Perhaps more than any other show on TV right now, Succession begs for psychoanalysis.
Jesse Armstrong’s scathing satire of the super-rich follows Logan Roy, the tyrannical patriarch of a media dynasty, and his family’s endless infighting for his throne. All of the characters, especially the siblings Kendall, Shiv, Roman and Connor, are dripping with dysfunction – “daddy issues” doesn’t even begin to cover it. But so rich and layered is the writing that the roots of the dysfunction lie deep in the subtext.
Leave it to Sara Barron and Geoff Lloyd to unearth them.
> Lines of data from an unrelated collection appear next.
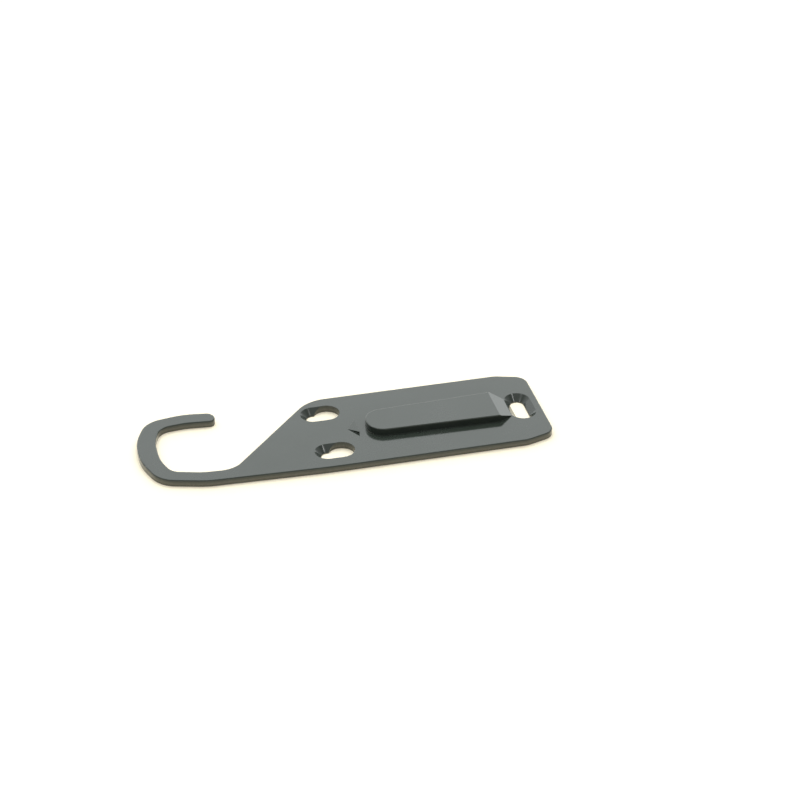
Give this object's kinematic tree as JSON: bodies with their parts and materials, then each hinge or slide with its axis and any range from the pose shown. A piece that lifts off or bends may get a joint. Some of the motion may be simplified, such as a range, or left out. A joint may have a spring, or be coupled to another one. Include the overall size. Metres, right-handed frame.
{
  "type": "flat roof hook plate",
  "caption": "Flat steel plate with an open hook cut into one end, countersunk keyholes and cross slot, a raised tongue and a small catch nib.",
  "frame": {"origin": "on the lower flat face, on the plate's centre line, midway along its length", "axes": "+X along the plate from the hook end to the square end, +Y across it towards the hook's open side, +Z out of the face that carries the tongue"},
  "size_m": [0.1658, 0.0518, 0.006],
  "materials": {
    "dark_coating": "semi-gloss dark grey coating on steel sheet"
  },
  "bodies": {
    "root": {"hook_plate": "dark_coating"}
  },
  "joints": []
}
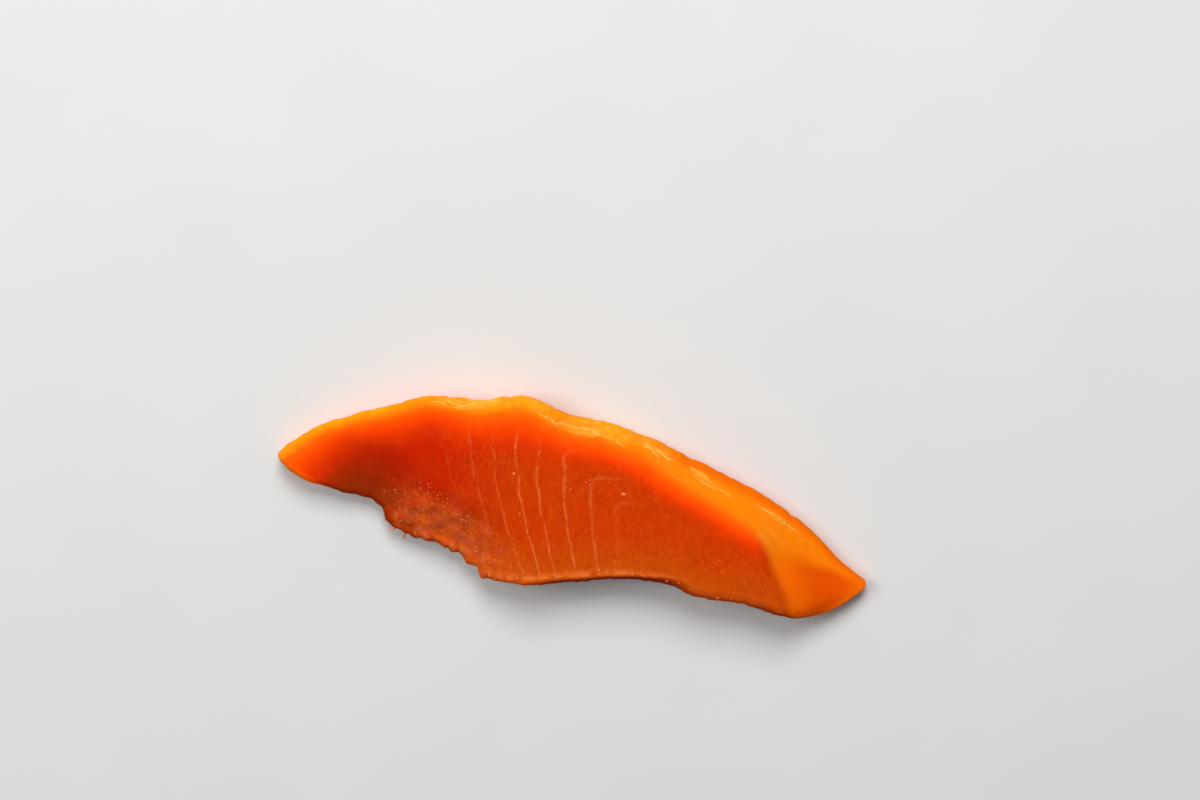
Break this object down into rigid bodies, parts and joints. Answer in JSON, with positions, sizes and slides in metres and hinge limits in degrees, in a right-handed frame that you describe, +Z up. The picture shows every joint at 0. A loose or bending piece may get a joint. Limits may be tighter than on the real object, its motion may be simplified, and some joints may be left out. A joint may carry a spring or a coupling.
{
  "type": "salmon sashimi slice",
  "caption": "Long boneless slice of raw sockeye salmon cut for sashimi: flat cut faces, slanting skin side, thick slanted end, thin tip and torn belly edge.",
  "frame": {"origin": "on the flat underside, below the middle of the slice's box", "axes": "+X along the slice from its thin belly tip to its thick end, +Y towards the side that faced the skin, +Z up out of the shown cut face"},
  "size_m": [0.1076, 0.0346, 0.0103],
  "materials": {
    "salmon_flesh": "raw sockeye salmon flesh, deep red-orange, translucent at its edges, smooth and wet, with pale fat lines"
  },
  "bodies": {
    "root": {"salmon_slice": "salmon_flesh"}
  },
  "joints": []
}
The American comic and her husband, a veteran radio and podcast presenter, host what is, for my money, the best Succession podcast on the market in Firecrotch & Normcore.
At the time of writing, they are gearing up for the fourth and last season of the drama by dropping hour-long discussions of each season to date.
The first, Usury and Onanism: The S1 Rewatch, has all the keen insights we’ve come to expect. Not only do they ask the big questions, such as that concerning Roman’s reliability as a narrator of his abusive backstory, they also leave time for minor, but telling, observations such as the sidewalk-hogging size of Kendall’s umbrella (“because sharing space with others is not for him,” says Barron).
And then there’s Succession’s gloriously caustic dialogue, which the hosts rightfully recognise as worthy of a close read. There’s even a thorough deconstruction of a single line, which Barron calls “the great Tom and Shiv quote from season 1”. When laying down the ground rules for his bachelor party ahead of their wedding, Tom, ever submissive, suggests to Shiv: “If I touch a boob, you touch a dick.” “But is it like for like?” Lloyd wonders.
Firecrotch & Normcore, a reference to Roman’s perverted nickname for Shiv and Tom, invites the comparison between the presenters and the fictional couple. There is a very slight similarity in their dynamic – Barron is bold and brash, Lloyd more mellow – but what the self-referential title actually hints at is their willingness to talk openly about themselves and their relationships, which makes for some hilarious digressions.
The Roys should take note. Although, when discussing season 1, episode 7 – which sees the Roys gather for a family therapy session – Lloyd accuses Barron of wanting to do the same with her own family. She seems to channel her inner Logan Roy with the reply: “You know why? ’Cos I would fucking win.”